The final words of the piece are “and an in-law of Rabbi Gershom Ravinson of Cleveland ”.  A basic knowledge of the relative ages and family situations of these 2 Rabbis shows that it’s physically impossible for them to have been “in laws”!  This error arises from the mysterious use of the term “mechutani” by R’ Ravinson in his haskama to R’ Silverstone’s “Pirchei Oviv” published in 5661 when R’ Gedaliah Silverstone was serving in his first rabbinical position in Belfast.  R’ Silverstone was then aged about 30 and had a few very young infant children.  There is no way “mechutani” here could have the conventional meaning of being parents of a young couple.  The usage out of the conventional context is rare but not unique and R’ Ravinson means they were connected via marital relationships.  It wasn’t they had no relationship but, on the other hand, they had no “blood” relationship.  I assume that the latter was the reason he didn’t use the more conventional Shin”Bet (she’er besori”) as they were not really related.  Their family connection was convoluted and connected to the Latvian Tsiuni rabbinic family.  I don’t have the details to hand and they’re not really relevant.


  1. Thanks for the interesting post.

    "The thought that the Chief Rabbi of Washington D.C. had to inform his grandson not to wear his Tefillin on Shabbat and Yom Tov is quite amazing to me."

    R. Silverstein/Silverstone was exhorting his grandson to wear the tefillin daily, and that is where the stress should be placed.
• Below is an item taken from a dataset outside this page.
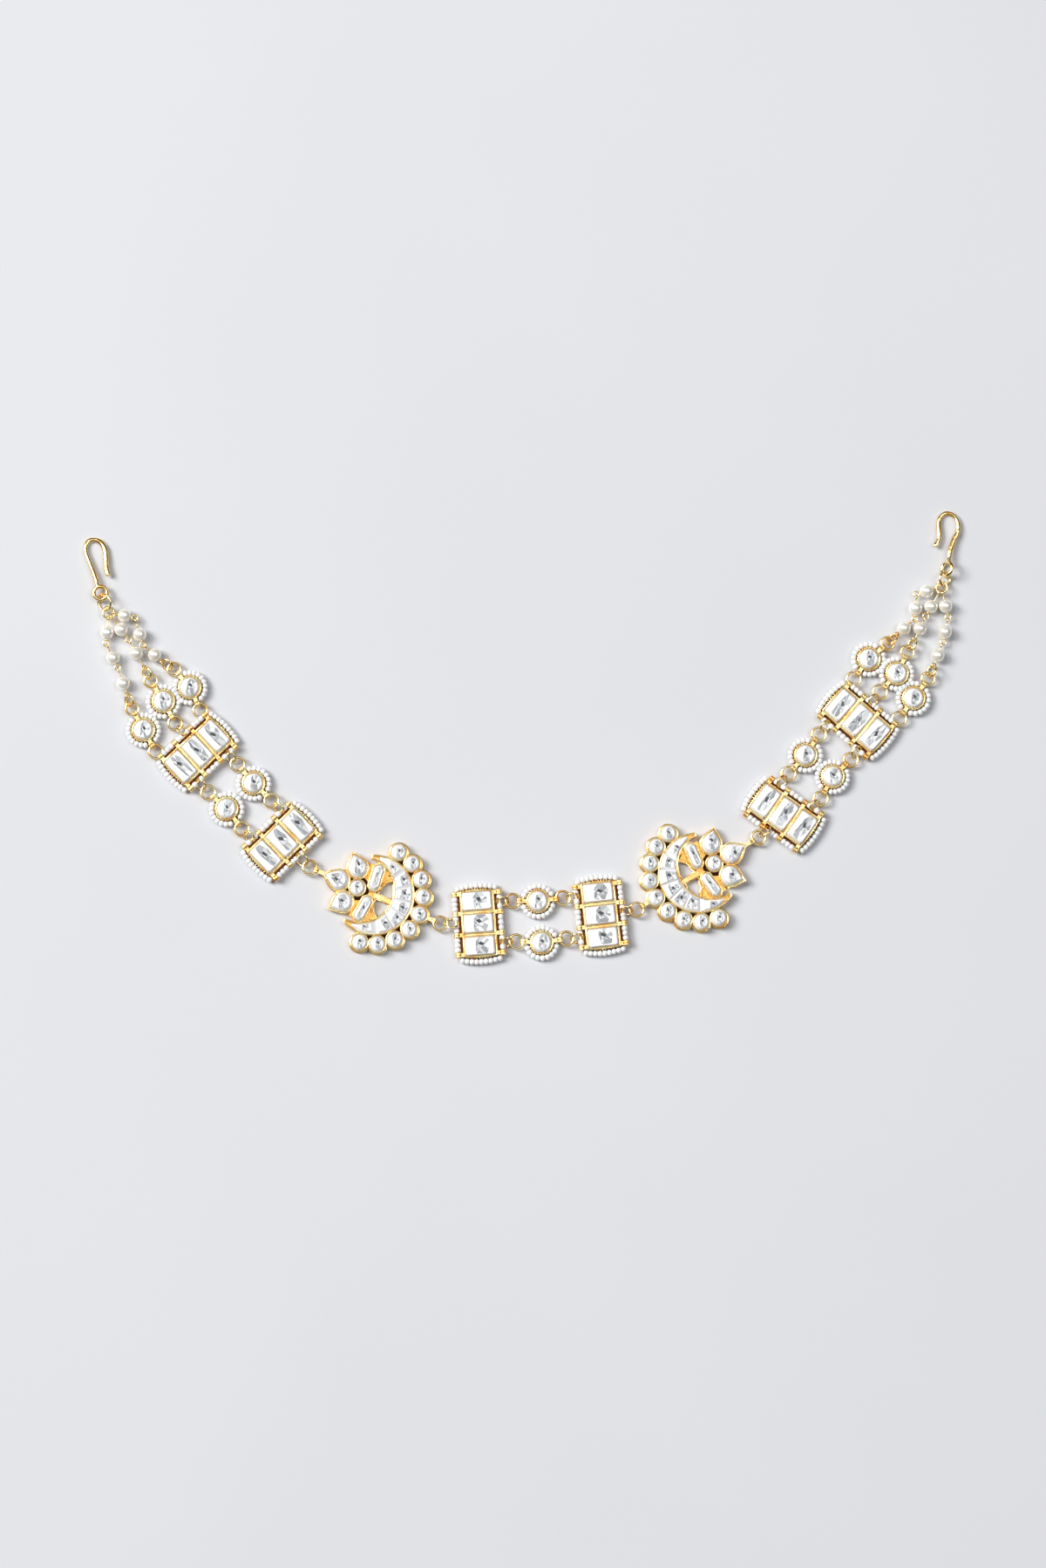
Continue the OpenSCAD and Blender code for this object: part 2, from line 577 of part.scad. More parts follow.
module crescent_left_moon_stones() moon_stones(0);
module crescent_left_flower_stones() flower_stones(0);
module crescent_right() crescent(1);
module crescent_right_round_stones() round_stones(1);
module crescent_right_moon_stones() moon_stones(1);
module crescent_right_flower_stones() flower_stones(1);
module rings_left_end() rings(RINGS_LEFT_END);
module rings_left() rings(RINGS_LEFT);
module rings_crescent_left() rings(RINGS_CRESCENT_LEFT);
module rings_centre() rings(RINGS_CENTRE);
module rings_crescent_right() rings(RINGS_CRESCENT_RIGHT);
module rings_right() rings(RINGS_RIGHT);
module rings_right_end() rings(RINGS_RIGHT_END);

hook_left();
hook_right();
end_links_left();
end_links_right();
pearls_left_outer();
wires_left_outer();
pearls_left_middle();
wires_left_middle();
pearls_left_inner();
wires_left_inner();
pearls_right_inner();
wires_right_inner();
pearls_right_middle();
wires_right_middle();
pearls_right_outer();
wires_right_outer();
plate_1();
plate_1_stones();
plate_2();
plate_2_stones();
plate_3();
plate_3_stones();
plate_4();
plate_4_stones();
plate_5();
plate_5_stones();
plate_6();
plate_6_stones();
charm_1();
charm_2();
charm_3();
charm_4();
charm_5();
charm_6();
charm_7();
charm_8();
charm_9();
charm_10();
charm_11();
charm_12();
charm_stones_left_end();
charm_stones_left();
charm_stones_centre();
charm_stones_right();
charm_stones_right_end();
crescent_left();
crescent_left_round_stones();
crescent_left_moon_stones();
crescent_left_flower_stones();
crescent_right();
crescent_right_round_stones();
crescent_right_moon_stones();
crescent_right_flower_stones();
rings_left_end();
rings_left();
rings_crescent_left();
rings_centre();
rings_crescent_right();
rings_right();
rings_right_end();
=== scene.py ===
# %% [markdown]
# # Bridal head ornament
# Six stone-set plates, twelve round charms and two crescent motifs hang together by jump rings,
# and three strands of pearls at each end run to a hook. Every piece is soldered, strung or
# linked by hand, so the lesson follows the goldsmith: metal first, then stones, beads and light.

# %% Load the frame
import math
import bpy
import numpy as np
from mathutils import Euler, Matrix, Vector


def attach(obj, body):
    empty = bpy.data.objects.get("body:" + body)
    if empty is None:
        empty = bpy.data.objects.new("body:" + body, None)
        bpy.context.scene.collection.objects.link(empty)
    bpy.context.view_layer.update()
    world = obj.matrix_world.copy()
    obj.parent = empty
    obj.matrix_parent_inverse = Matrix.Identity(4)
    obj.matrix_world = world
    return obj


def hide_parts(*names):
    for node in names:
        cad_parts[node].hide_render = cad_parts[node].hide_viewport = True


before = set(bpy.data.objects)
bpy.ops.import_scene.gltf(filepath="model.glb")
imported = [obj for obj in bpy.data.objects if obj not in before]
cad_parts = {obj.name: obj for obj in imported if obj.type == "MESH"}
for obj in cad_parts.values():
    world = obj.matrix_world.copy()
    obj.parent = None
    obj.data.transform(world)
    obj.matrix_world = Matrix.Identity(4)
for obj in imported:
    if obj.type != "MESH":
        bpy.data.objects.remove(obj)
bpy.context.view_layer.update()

MM = 0.001
rng = np.random.default_rng(7)

# %% [markdown]
# ## Camera
# A flat lay is photographed from nearly straight above. The photographer leans over the near
# edge of the table, so the walls that face them just show. The frame is 300 by 449.5 mm there,
# a quarter of a millimetre to each photo pixel. A far camera keeps the widths true.

# %% Camera
FRAME_HIGH = 0.4495
CAMERA_FAR = 1.5
LEAN = math.radians(7)
AIM = (0.0003, -0.0147, 0.0024)
SENSOR = 24
lens = bpy.data.cameras.new("camera")
lens.sensor_fit = "VERTICAL"
lens.sensor_height = SENSOR
lens.lens = SENSOR * CAMERA_FAR / FRAME_HIGH
camera = bpy.data.objects.new("camera", lens)
camera.location = (AIM[0], AIM[1] - CAMERA_FAR * math.sin(LEAN),
                   AIM[2] + CAMERA_FAR * math.cos(LEAN))
camera.rotation_euler = (LEAN, 0, 0)
bpy.context.scene.collection.objects.link(camera)
bpy.context.scene.camera = camera
bpy.context.scene.view_settings.view_transform = "Standard"
print("camera", tuple(camera.location), "lens", round(lens.lens, 1))

# %% [markdown]
# ## Measuring the frame
# The solids are the truth about places and sizes. Each loose solid of a node is picked apart and
# measured, so a ring, stone or pearl is dressed exactly where the model has it.

# %% Measuring helpers
def solids(name):
    """The loose solids of a node, each as an array of points in millimetres."""
    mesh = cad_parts[name].data
    at = np.empty(len(mesh.vertices) * 3)
    mesh.vertices.foreach_get("co", at)
    spots, back = np.unique(np.round(at.reshape(-1, 3) / MM, 3), axis=0, return_inverse=True)
    ends = np.empty(len(mesh.edges) * 2, int)
    mesh.edges.foreach_get("vertices", ends)
    a, b = back.ravel()[ends].reshape(-1, 2).T
    label = np.arange(len(spots))
    while True:
        low = np.minimum(label[a], label[b])
        new = label.copy()
        np.minimum.at(new, a, low)
        np.minimum.at(new, b, low)
        new = new[new]
        if (new == label).all():
            return [spots[label == k] for k in np.unique(label)]
        label = new


def ring_of(p):
    """Centre, axis, ring radius and wire radius of a torus."""
    mid = p.mean(0)
    axes = np.linalg.eigh(np.cov((p - mid).T))[1]
    q = (p - mid) @ axes
    low, high = q.min(0), q.max(0)
    wire = (high[0] - low[0]) / 2
    return mid + axes @ (low + high) / 2, axes[:, 0], (high - low)[1:].mean() / 2 - wire, wire


def outline_of(p):
    """The widest outline of a cut stone, anticlockwise, with its middle and its height."""
    levels = np.round(p[:, 2], 2)
    waist = max(np.unique(levels), key=lambda z: (np.round(np.ptp(p[levels == z], 0).sum(), 1), z))
    wide = np.unique(np.round(p[levels == waist][:, :2], 2), axis=0)
    mid = (wide.min(0) + wide.max(0)) / 2
    turn = np.arctan2(*(wide - mid).T[::-1])
    return wide[np.argsort(turn)], mid, waist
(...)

The note excepting Shabbos and Yom tov is parenthetical, and I think it is an error to read too much into it.

    P.S. It seems that the grandson was a dentist in Silver Spring, MD, and was niftar about eight years ago.

  2. Look at this book review on Amazon:

    "As a fellow Washingtonian, I was quite interested in reading about another Jewish family who grew up in the Nation's capitol.
    The book is written rather simplistically and is often repetitive but a clear description of the Silverstone family is given. I would have liked to have heard more about the childhoods of various members of the family.Since my husband was a dental patient of Elwood Silverstone, I too bacame his patient when we married in 1968. My paternal grandmother was also a Silverstone, though I don't know if there is any relationship to the author's family. This book needed "more meat". (By that I don't mean sex and violence) I mean a clearer description of individual's emotions and true family feelings about one another would have been good."